Members of the teams will canvas the subways and stations in an attempt to convince homeless people living in the system to move into shelters in the hopes that they can eventually secure permanent housing.
Overseen by the state Office of Mental Health, Hochul hopes to send out up to 20 teams of eight to 10 workers this year, including four in the city by early Spring. An additional eight teams will operate by the summer and another eight in “high-needs regions” throughout the state by the end of the year.
The program will cost about $11 million this year and ramp up to $21 million annually in future years.
Critics have noted that the city’s already patchwork system of homeless outreach providers makes it harder to get people into shelters.

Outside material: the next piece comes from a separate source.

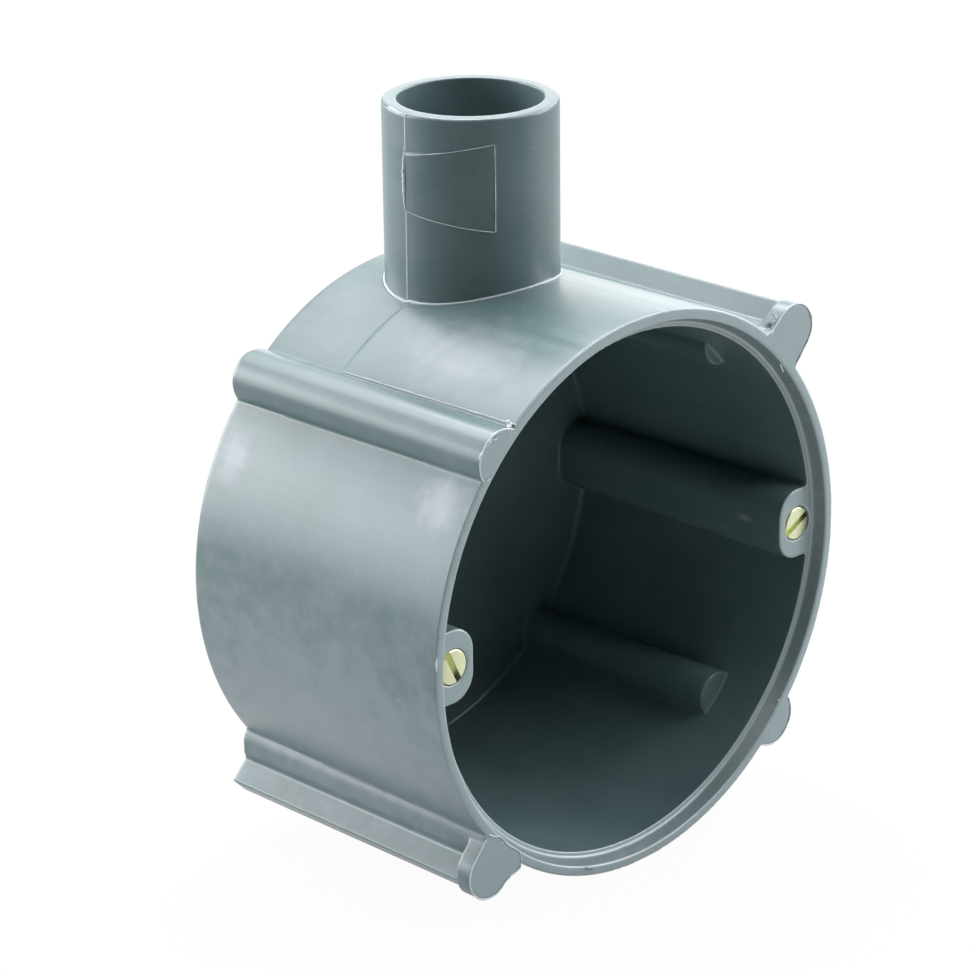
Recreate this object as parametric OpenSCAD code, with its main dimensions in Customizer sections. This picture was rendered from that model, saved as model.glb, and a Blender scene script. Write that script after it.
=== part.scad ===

The city already has an $88 million contract with the Bowery Residents’ Committee meant to supply similar assistance to homeless people in the subway system.
However, a December audit by State Comptroller Thomas DiNapoli found there was a lack of oversight and noted that workers “repeatedly” failed to do the job.
“Homeless outreach in the subway has been so shoddy and with so little oversight from DHS and MTA, that it should be no surprise the homeless population in the subways has grown,” DiNapoli said at the time.
Mayor Adams praised Hochul’s plan earlier this month and said it will work in conjunction with his own push to flood the subways with NYPD officers.
Adams said the additional cops will be instructed to not engage with homeless New Yorkers and instead contact SOS teams to conduct outreach and refer them to city-run shelters and services.